All of the material below is to be returned exactly.

========================================

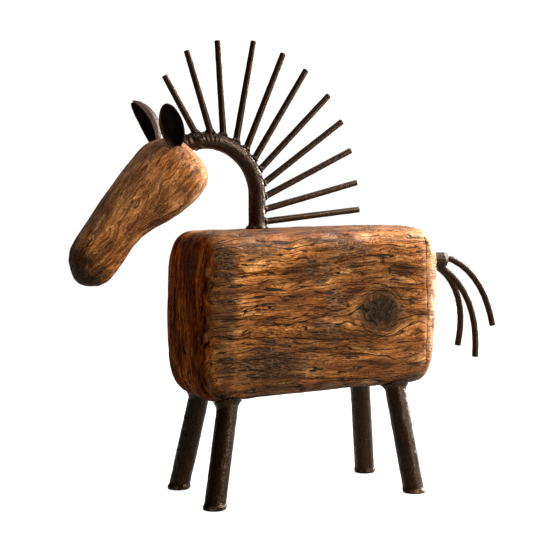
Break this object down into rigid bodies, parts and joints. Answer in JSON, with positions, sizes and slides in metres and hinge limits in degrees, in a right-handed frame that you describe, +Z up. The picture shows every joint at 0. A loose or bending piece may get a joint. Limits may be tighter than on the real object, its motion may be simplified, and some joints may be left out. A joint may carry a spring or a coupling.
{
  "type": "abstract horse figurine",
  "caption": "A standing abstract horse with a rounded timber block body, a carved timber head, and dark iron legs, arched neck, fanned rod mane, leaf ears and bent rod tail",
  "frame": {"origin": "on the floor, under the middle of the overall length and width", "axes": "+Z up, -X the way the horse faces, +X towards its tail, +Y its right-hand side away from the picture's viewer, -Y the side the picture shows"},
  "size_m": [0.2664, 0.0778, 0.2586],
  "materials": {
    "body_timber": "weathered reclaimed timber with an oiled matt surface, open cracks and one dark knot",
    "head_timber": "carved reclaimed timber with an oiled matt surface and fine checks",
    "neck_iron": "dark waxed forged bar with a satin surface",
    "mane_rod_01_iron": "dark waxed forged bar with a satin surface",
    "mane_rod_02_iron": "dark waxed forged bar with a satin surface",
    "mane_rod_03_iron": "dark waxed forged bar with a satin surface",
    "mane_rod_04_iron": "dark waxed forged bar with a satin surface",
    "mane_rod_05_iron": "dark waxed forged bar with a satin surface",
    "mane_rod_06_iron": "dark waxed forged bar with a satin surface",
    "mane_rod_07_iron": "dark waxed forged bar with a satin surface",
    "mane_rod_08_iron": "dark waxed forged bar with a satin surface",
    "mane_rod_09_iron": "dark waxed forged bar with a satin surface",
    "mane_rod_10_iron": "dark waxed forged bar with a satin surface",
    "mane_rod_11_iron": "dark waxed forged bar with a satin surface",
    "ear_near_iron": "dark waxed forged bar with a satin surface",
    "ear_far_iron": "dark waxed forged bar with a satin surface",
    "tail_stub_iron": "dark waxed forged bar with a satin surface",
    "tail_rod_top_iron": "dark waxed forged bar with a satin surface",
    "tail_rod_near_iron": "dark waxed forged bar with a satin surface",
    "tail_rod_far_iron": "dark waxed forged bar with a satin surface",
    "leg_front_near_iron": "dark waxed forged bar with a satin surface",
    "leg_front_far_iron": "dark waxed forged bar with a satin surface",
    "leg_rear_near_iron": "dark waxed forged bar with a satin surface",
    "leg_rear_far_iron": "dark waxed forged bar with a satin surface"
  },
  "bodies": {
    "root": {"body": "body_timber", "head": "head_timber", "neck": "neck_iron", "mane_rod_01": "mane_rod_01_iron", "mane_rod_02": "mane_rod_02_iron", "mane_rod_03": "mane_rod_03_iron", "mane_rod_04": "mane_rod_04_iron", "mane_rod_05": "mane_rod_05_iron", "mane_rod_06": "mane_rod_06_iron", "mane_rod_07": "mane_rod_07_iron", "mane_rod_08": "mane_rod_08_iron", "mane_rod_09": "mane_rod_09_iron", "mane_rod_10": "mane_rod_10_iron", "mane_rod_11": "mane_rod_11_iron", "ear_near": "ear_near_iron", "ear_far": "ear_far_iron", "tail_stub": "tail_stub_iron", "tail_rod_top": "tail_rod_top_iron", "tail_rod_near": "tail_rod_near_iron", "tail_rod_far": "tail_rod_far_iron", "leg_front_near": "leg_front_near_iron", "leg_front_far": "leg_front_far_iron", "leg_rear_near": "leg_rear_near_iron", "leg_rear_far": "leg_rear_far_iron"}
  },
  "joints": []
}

========================================

# Exercise output
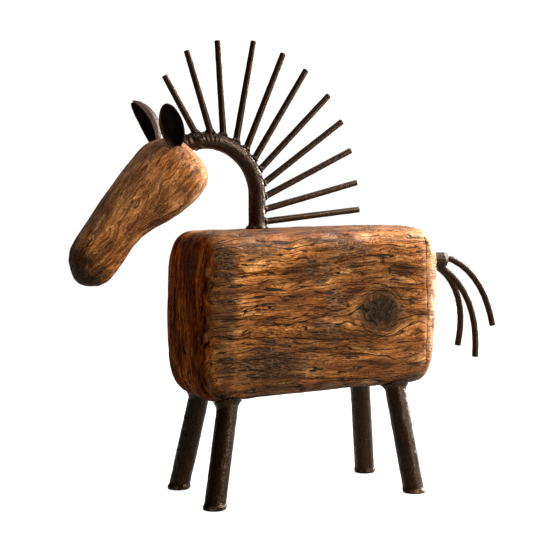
Break this object down into rigid bodies, parts and joints. Answer in JSON, with positions, sizes and slides in metres and hinge limits in degrees, in a right-handed frame that you describe, +Z up. The picture shows every joint at 0. A loose or bending piece may get a joint. Limits may be tighter than on the real object, its motion may be simplified, and some joints may be left out. A joint may carry a spring or a coupling.
{
  "type": "abstract horse figurine",
  "caption": "A standing abstract horse with a rounded timber block body, a carved timber head, and dark iron legs, arched neck, fanned rod mane, leaf ears and bent rod tail",
  "frame": {"origin": "on the floor, under the middle of the overall length and width", "axes": "+Z up, -X the way the horse faces, +X towards its tail, +Y its right-hand side away from the picture's viewer, -Y the side the picture shows"},
  "size_m": [0.2664, 0.0778, 0.2586],
  "materials": {
    "body_timber": "weathered reclaimed timber with an oiled matt surface, open cracks and one dark knot",
    "head_timber": "carved reclaimed timber with an oiled matt surface and fine checks",
    "neck_iron": "dark waxed forged bar with a satin surface",
    "mane_rod_01_iron": "dark waxed forged bar with a satin surface",
    "mane_rod_02_iron": "dark waxed forged bar with a satin surface",
    "mane_rod_03_iron": "dark waxed forged bar with a satin surface",
    "mane_rod_04_iron": "dark waxed forged bar with a satin surface",
    "mane_rod_05_iron": "dark waxed forged bar with a satin surface",
    "mane_rod_06_iron": "dark waxed forged bar with a satin surface",
    "mane_rod_07_iron": "dark waxed forged bar with a satin surface",
    "mane_rod_08_iron": "dark waxed forged bar with a satin surface",
    "mane_rod_09_iron": "dark waxed forged bar with a satin surface",
    "mane_rod_10_iron": "dark waxed forged bar with a satin surface",
    "mane_rod_11_iron": "dark waxed forged bar with a satin surface",
    "ear_near_iron": "dark waxed forged bar with a satin surface",
    "ear_far_iron": "dark waxed forged bar with a satin surface",
    "tail_stub_iron": "dark waxed forged bar with a satin surface",
    "tail_rod_top_iron": "dark waxed forged bar with a satin surface",
    "tail_rod_near_iron": "dark waxed forged bar with a satin surface",
    "tail_rod_far_iron": "dark waxed forged bar with a satin surface",
    "leg_front_near_iron": "dark waxed forged bar with a satin surface",
    "leg_front_far_iron": "dark waxed forged bar with a satin surface",
    "leg_rear_near_iron": "dark waxed forged bar with a satin surface",
    "leg_rear_far_iron": "dark waxed forged bar with a satin surface"
  },
  "bodies": {
    "root": {"body": "body_timber", "head": "head_timber", "neck": "neck_iron", "mane_rod_01": "mane_rod_01_iron", "mane_rod_02": "mane_rod_02_iron", "mane_rod_03": "mane_rod_03_iron", "mane_rod_04": "mane_rod_04_iron", "mane_rod_05": "mane_rod_05_iron", "mane_rod_06": "mane_rod_06_iron", "mane_rod_07": "mane_rod_07_iron", "mane_rod_08": "mane_rod_08_iron", "mane_rod_09": "mane_rod_09_iron", "mane_rod_10": "mane_rod_10_iron", "mane_rod_11": "mane_rod_11_iron", "ear_near": "ear_near_iron", "ear_far": "ear_far_iron", "tail_stub": "tail_stub_iron", "tail_rod_top": "tail_rod_top_iron", "tail_rod_near": "tail_rod_near_iron", "tail_rod_far": "tail_rod_far_iron", "leg_front_near": "leg_front_near_iron", "leg_front_far": "leg_front_far_iron", "leg_rear_near": "leg_rear_near_iron", "leg_rear_far": "leg_rear_far_iron"}
  },
  "joints": []
}